Yes, again, part of the problem there is that their search function sucks if you’re not looking for something by title. Searching “Hayley Mills” doesn’t show you Pollyanna even though Pollyanna is still available. You’d think they would have fixed that by now; it’s been literally years. “Kurt Russell” brings five results, one of which is “unlock Bone Tomahawk by giving us more money,” and while I’m mildly impressed that it includes The Fox and the Hound, what it doesn’t include is Guardians of the Galaxy Volume I’ve forgotten what number he’s in. And I can’t even unlock having Tombstone.

But even with the caveat that the search function is broken, searching “Walt Disney” gives you four results featuring the man during his lifetime and two documentaries exclusive to the channel. Plus a spattering of shorts he directed himself, Saving Mr. Banks, stuff with “Walt Disney World” in the title, and a few irrelevant things including Wish for some reason. This is, let’s be clear, insufficient. And it’s the strangest failing of the service, that Walt himself is so invisible on it.

Was Walt problematic? Of course he was! Walt Disney was a man born in 1901 who spent some of his formative years in Missouri, for the love of Gods. That he wasn’t more problematic is a bit surprising; look at some of his contemporaries. He was a year older than Strom Thurmond and Charles Lindbergh.

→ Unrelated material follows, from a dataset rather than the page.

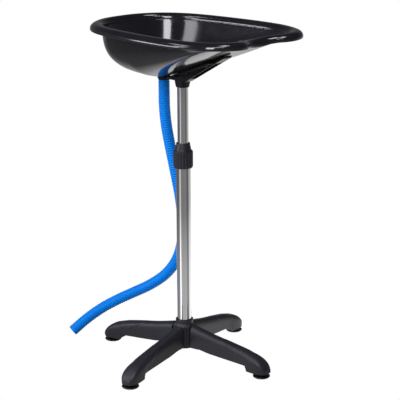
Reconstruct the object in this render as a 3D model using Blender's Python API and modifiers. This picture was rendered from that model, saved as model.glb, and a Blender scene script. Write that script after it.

But among the stuff that doesn’t come up if you search his name are still “Mars and Beyond” and “Man in Space,” both of which feature an actual war criminal.

I want Make Mine Music. I want the Gallagher series. I want all of the nature stuff. I want it to be trivially easy to browse the service and find something out of the Vault. I still want curated playlists by big names—I’m sure Kurt Russell and Jodie Foster would be willing to do it, for example. I want them to stop removing things after saying initially nothing would ever be removed from the service. I want the promise of what a true Disney streaming service could be, a Disney Criterion Channel if you will, even if that’s just a subset of the same streaming service that gives you access to Madame Web, Freakier Friday, and A Very Jonas Christmas Movie.